Did you know that the global predictive analytics market is expected to reach $35.45 billion by 2027, growing at a CAGR of 21.9% between 2020 and 2027?
If that doesn’t sound startling enough, how about more than 50% of top businesses using predictive analytics as a key tool in decision making?
As automation and artificial intelligence (AI) take center stage in business decisions, more organizations are using predictive analytics to forecast sales, increase profits, and streamline their operations.
Sales forecasting is seeing wide use of predictive analytics. It is estimated that an average salesperson spends more than 2.5 hours every week projecting sales. However, without a data-driven approach, 75% of those projections are likely to be inaccurate.
The use of predictive analytics can turn the tables and let businesses make smarter decisions, not only related to sales forecasting but also budgeting, setting goals, and prospecting. In this write-up, we shall see what sales forecasting with predictive analytics looks like, its benefits, and practical application in the industry.
Table of Contents
Predictive analytics is the use of data, stats, modeling techniques, algorithms, and machine learning to evaluate the likelihood of future outcomes based on current and historical data. Instead of the traditional approach to analytics that is focused on analyzing past data and evaluating performance, it is a forward-thinking approach. In technique, historical data helps in gaining insights into the future.
Sales forecasting is one of the best and most widely used applications of predictive analytics. This approach can help better anticipate the behavior of the target audience, understand their changing aspirations, and improve marketing campaigns for higher conversions.
Before we delve into the benefits of predictive analytics, it is important to understand the ‘WHY’ and the ‘HOW’ behind this approach. The biggest motivation behind the use of this technique is to improve the accuracy of sales forecasts and reduce the scope for error.
Predictive analytics lets organizations adopt a fully automated sales forecasting process with the use of real-time data. This allows businesses to spot emerging opportunities early and at the same time, use resources better for improved productivity.
Predictive analytics involves analyzing large volumes of data to ensure improved decision-making. It helps organizations go beyond what happened and gain insights into the opportunities and risks for the future. This is why it’s important that you employ this process to automate sales forecast and other areas:
This technique can help study the micro and macro factors in your sales forecast. Your business would be in combat mode to fight competition and leverage the upcoming opportunity.
With predictive analytics, you will understand your customers and their changing aspirations. This allows you to meet them and remain competitive in the market.
This advanced statistical technique can help you plan your marketing strategy to keep the customers engaged and maintain a high retention rate.
Today, businesses across industries use predictive analytics. Let us look at some examples to see how different industries are using this technique to increase sales and mitigate risks.
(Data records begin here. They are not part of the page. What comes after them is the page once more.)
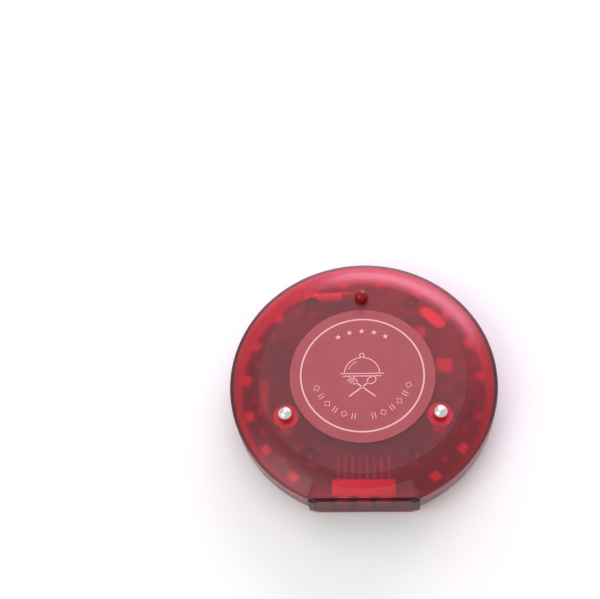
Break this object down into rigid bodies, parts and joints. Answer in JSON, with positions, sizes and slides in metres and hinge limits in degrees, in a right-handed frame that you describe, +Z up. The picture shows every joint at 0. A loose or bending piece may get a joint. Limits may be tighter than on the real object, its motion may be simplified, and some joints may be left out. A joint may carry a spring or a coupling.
{
  "type": "guest pager",
  "caption": "Round translucent red guest pager with a three-digit edge display, charging studs on the face and matching sockets in the base so that it stacks.",
  "frame": {"origin": "middle of the flat base, on the surface that the pager stands on", "axes": "+Z up out of the face with the label; the display looks along -Y; +X is to the right of someone who reads the display"},
  "size_m": [0.098, 0.0959, 0.0225],
  "materials": {
    "red_shell": "translucent, satin moulded",
    "smoked_window": "translucent, gloss",
    "label_paper": "matt printed film",
    "plain_label": "matt film",
    "board_mask": "solder mask over fibreglass",
    "display_case": "moulded",
    "led_package": "moulded",
    "red_lens": "clear tinted epoxy",
    "nickel": "nickel plated, polished",
    "spring_steel": "drawn wire",
    "steel": "satin",
    "tungsten": "sintered",
    "copper": "enamelled copper wire",
    "tin": "tinned",
    "black_plastic": "moulded",
    "white_plastic": "moulded nylon",
    "rubber_pad": "foam",
    "cell_foil": "laminate pouch",
    "wire_red": "insulation",
    "wire_black": "insulation"
  },
  "bodies": {
    "housing": {"top_shell": "red_shell", "bottom_shell": "red_shell", "display_window": "smoked_window", "face_label": "label_paper", "rating_plate": "plain_label", "main_board": "board_mask", "display_module": "display_case", "display_pins": "tin", "flash_leds": "led_package", "indicator_led": "red_lens", "indicator_leads": "tin", "contact_barrel_left": "nickel", "contact_barrel_right": "nickel", "contact_socket_left": "nickel", "contact_socket_right": "nickel", "contact_spring_left": "spring_steel", "contact_spring_right": "spring_steel", "motor_can": "steel", "motor_end_cap": "white_plastic", "motor_clip": "rubber_pad", "battery_cell": "cell_foil", "battery_pad": "rubber_pad", "battery_plug": "white_plastic", "battery_wire_red": "wire_red", "battery_wire_black": "wire_black", "microcontroller": "black_plastic", "charger_chip": "black_plastic", "radio_board": "board_mask", "radio_header": "black_plastic", "radio_parts": "black_plastic", "antenna_coil": "copper", "crystal": "nickel", "buzzer": "black_plastic", "small_parts": "tin", "switch_body": "black_plastic", "shell_screws": "steel"},
    "rotor": {"motor_shaft": "steel", "motor_weight": "tungsten"},
    "left_contact": {"contact_pin_left": "nickel"},
    "right_contact": {"contact_pin_right": "nickel"},
    "power_knob": {"switch_knob": "white_plastic"}
  },
  "joints": [
    {"name": "motor_spin", "type": "hinge", "parent": "housing", "child": "rotor", "pos_m": [-0.0075, 0.0362, 0.0102], "axis": [1, 0, 0], "continuous": true},
    {"name": "left_contact_press", "type": "slide", "parent": "housing", "child": "left_contact", "axis": [0, 0, 1], "range_m": [-0.001, 0], "stiffness_N_per_m": 300, "springref_m": 0.002, "deforming": ["contact_spring_left"]},
    {"name": "right_contact_press", "type": "slide", "parent": "housing", "child": "right_contact", "axis": [0, 0, 1], "range_m": [-0.001, 0], "stiffness_N_per_m": 300, "springref_m": 0.002, "deforming": ["contact_spring_right"]},
    {"name": "power_slide", "type": "slide", "parent": "housing", "child": "power_knob", "axis": [1, 0, 0], "range_m": [0, 0.002]}
  ]
}
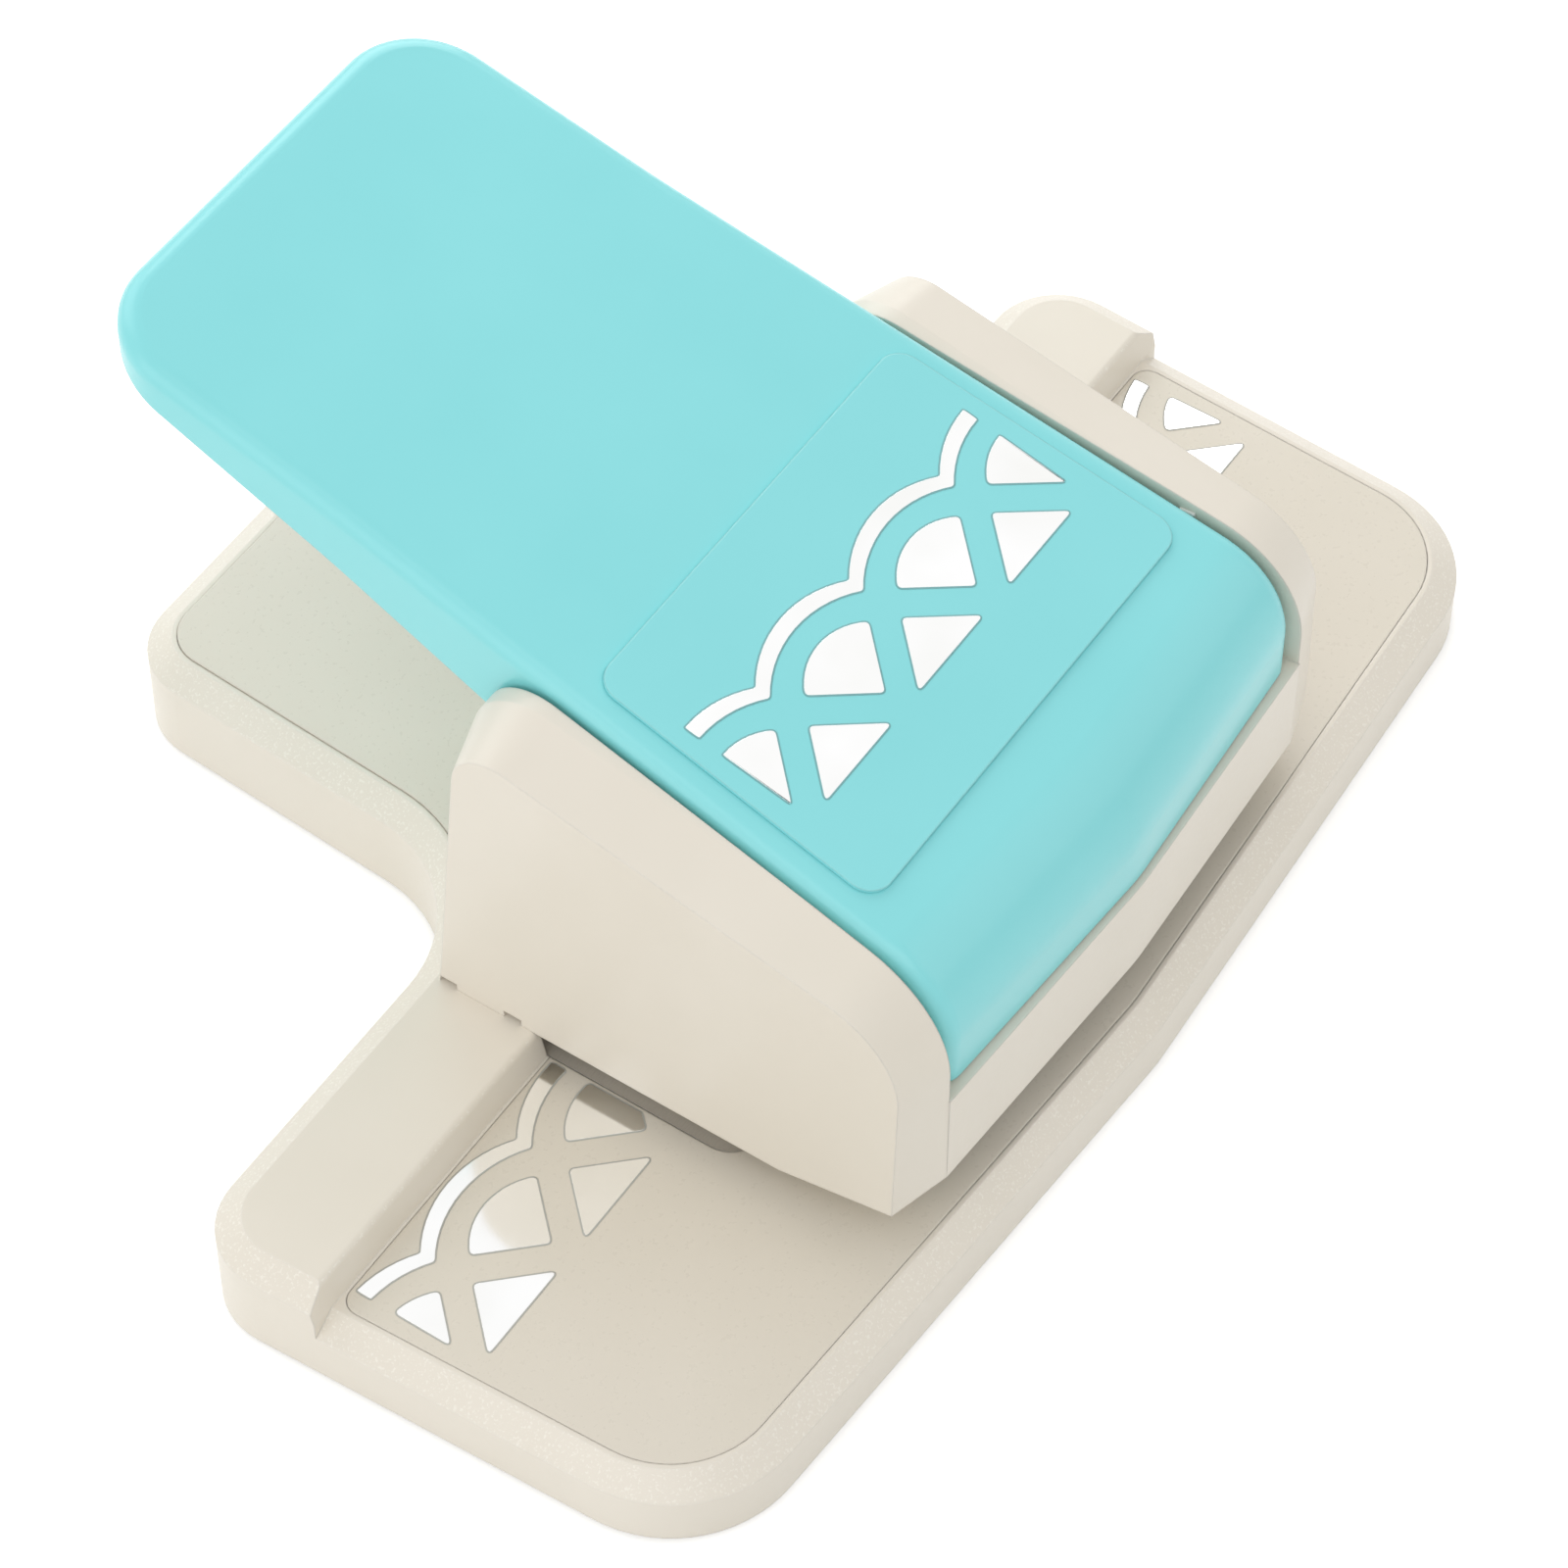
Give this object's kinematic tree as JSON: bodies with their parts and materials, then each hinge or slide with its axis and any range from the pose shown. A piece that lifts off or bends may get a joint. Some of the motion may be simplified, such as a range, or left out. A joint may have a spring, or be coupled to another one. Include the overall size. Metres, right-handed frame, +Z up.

This industry sees the widest use of predictive analytics. For instance, while buying a printer you might come across a combo package with ink supplies bundled under “Frequently bought together”. It is known as cross-selling where analytics uses buyer habits to come up with suggestions of products that are bought together. Online stores also use customers’ browsing history to create product bundles with additional discounts in what is termed as up-selling.
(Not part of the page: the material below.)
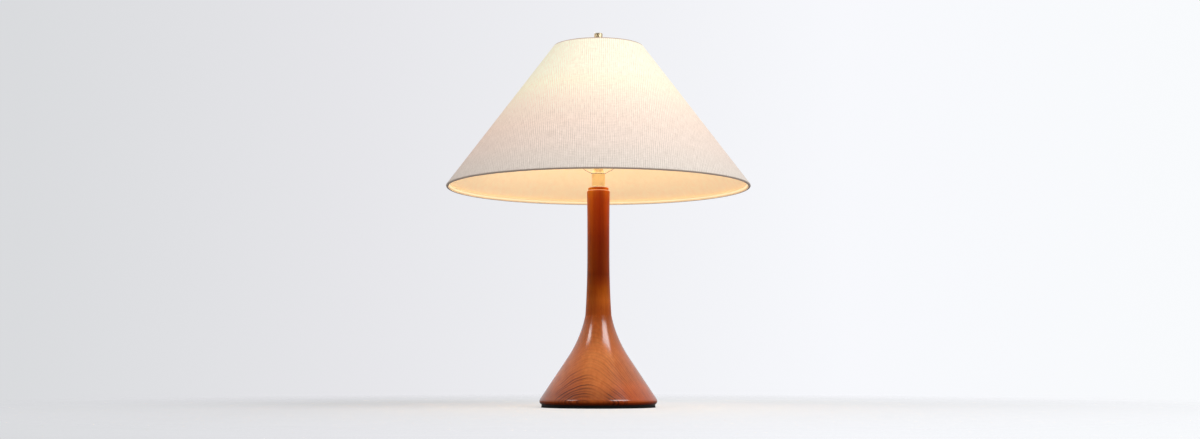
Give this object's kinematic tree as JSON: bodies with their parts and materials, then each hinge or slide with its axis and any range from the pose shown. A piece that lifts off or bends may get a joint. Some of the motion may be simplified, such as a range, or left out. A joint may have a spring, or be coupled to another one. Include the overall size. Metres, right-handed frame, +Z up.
{
  "type": "table lamp",
  "caption": "Table lamp with a turned, flared wooden column and foot, a wide linen cone shade on a harp, and a screw-base bulb; shade, finial, bulb, key and harp sleeves move.",
  "frame": {"origin": "centre of the felt's underside, on the column's axis", "axes": "+Z up along the column; the front is towards -Y and the lead's inlet towards +Y; the harp stands in the XZ plane"},
  "size_m": [0.5083, 0.5084, 0.6282],
  "materials": {
    "teak": "satin oiled teak with long grain",
    "linen": "plain-woven natural linen",
    "cream_liner": "matt translucent lining",
    "brass": "polished, lacquered",
    "plated_brass": "satin plated",
    "zinc_steel": "zinc plated",
    "white_wire": "white coated",
    "cast_iron": "raw casting, turned face",
    "black_steel": "matt black paint",
    "black_felt": "pressed felt",
    "black_plastic": "moulded",
    "insulating_card": "waxed card",
    "porcelain": "glazed porcelain",
    "frosted_glass": "frosted, lit",
    "clear_glass": "clear",
    "bulb_aluminium": "rolled",
    "black_glaze": "black glass"
  },
  "bodies": {
    "stand": {"felt_pad": "black_felt", "closing_plate": "black_steel", "plate_screws": "zinc_steel", "wood_foot": "teak", "wood_column": "teak", "foot_weight": "cast_iron", "weight_washer": "zinc_steel", "lock_washer": "zinc_steel", "pipe_nut": "zinc_steel", "threaded_pipe": "zinc_steel", "inlet_bushing": "black_plastic", "neck_ring": "brass", "neck_tube": "brass", "seat_washer": "zinc_steel", "harp_saddle": "plated_brass", "saddle_nut": "plated_brass", "harp_wire": "plated_brass", "socket_cap": "plated_brass", "cap_set_screw": "zinc_steel", "socket_shell": "plated_brass", "socket_insulator": "insulating_card", "socket_core": "porcelain", "terminal_screws": "brass", "thread_shell": "plated_brass", "centre_contact": "plated_brass"},
    "swivel": {"swivel_stud": "plated_brass"},
    "shade": {"shade_fabric": "linen", "shade_liner": "cream_liner", "shade_top_ring": "white_wire", "shade_bottom_ring": "white_wire", "spider": "white_wire"},
    "finial_knob": {"finial": "brass"},
    "switch": {"switch_shaft": "zinc_steel", "switch_key": "black_plastic"},
    "bulb": {"bulb_glass": "frosted_glass", "bulb_screw_cap": "bulb_aluminium", "bulb_insulator": "black_glaze", "bulb_tip": "zinc_steel", "bulb_mount": "clear_glass", "bulb_filament": "zinc_steel"},
    "left_sleeve": {"harp_sleeve_left": "plated_brass"},
    "right_sleeve": {"harp_sleeve_right": "plated_brass"}
  },
  "joints": [
    {"name": "shade_swivel", "type": "hinge", "parent": "stand", "child": "swivel", "pos_m": [0, 0, 0.6], "axis": [0, 0, 1], "continuous": true},
    {"name": "shade_lift", "type": "slide", "parent": "swivel", "child": "shade", "axis": [0, 0, 1], "range_m": [0, 0.26]},
    {"name": "finial_turn", "type": "hinge", "parent": "shade", "child": "finial_knob", "pos_m": [0, 0, 0.62], "axis": [0, 0, 1], "continuous": true},
    {"name": "switch_turn", "type": "hinge", "parent": "stand", "child": "switch", "pos_m": [0, -0.02, 0.4175], "axis": [0, -1, 0], "continuous": true},
    {"name": "bulb_turn", "type": "hinge", "parent": "stand", "child": "bulb", "pos_m": [0, 0, 0.44], "axis": [0, 0, 1], "range_deg": [0, 1260]},
    {"name": "left_sleeve_slide", "type": "slide", "parent": "stand", "child": "left_sleeve", "axis": [0, 0, 1], "range_m": [0, 0.014]},
    {"name": "right_sleeve_slide", "type": "slide", "parent": "stand", "child": "right_sleeve", "axis": [0, 0, 1], "range_m": [0, 0.014]}
  ]
}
When billions of dollars are at stake, banks and financial institutions cannot afford to not dig deep into data. Predictive analytics is widely used to track the credit history of clients, reduce fraud, and retain valuable customers. For instance, most banks and other lenders use Credit Scores to judge the creditworthiness of individuals and businesses. Similarly, the launch of new and much-awaited vehicles can help these institutions predict an uptake in their financing products.
The retail industry especially in FMCG and fashion segments make use of predictive analytics to forecast sales and business. From price optimization to product suggestions and understanding the aspirations of the customers to offer loyalty programs, historical data is used to gain insights and improve brand loyalty. This allows retail businesses to better target their audience in online and offline communication. For example, a 20% discount coupon on diapers to a customer buying baby food ensures a higher conversion rate than distributing such coupons randomly to every single customer in a big mall.
The manufacturing industry is using predictive analytics in multiple ways. Like most other businesses it is used to study the upcoming demand and align the production to meet these demands. Apart from these benefits, analytics also helps businesses mitigate the risks associated with poor quality products, breakdowns, and delays.
The speed of claim settlement is one of the biggest drivers of growth in the insurance business. Major insurers around the world rely on data mining and statistical modeling to automate various stages of claim settlement. For example, predictive analytics can raise red flags in case of potential fraud and this reduces manual intervention that would otherwise go toward scrutinizing every single claim to detect frauds.
Predictive analytics opens several possibilities for your organization. It can revitalize your sales forecasting process and provide you with new opportunities for growth and transformation of your business. It speeds up decision-making and lets your organization snatch the initiative in a highly competitive market.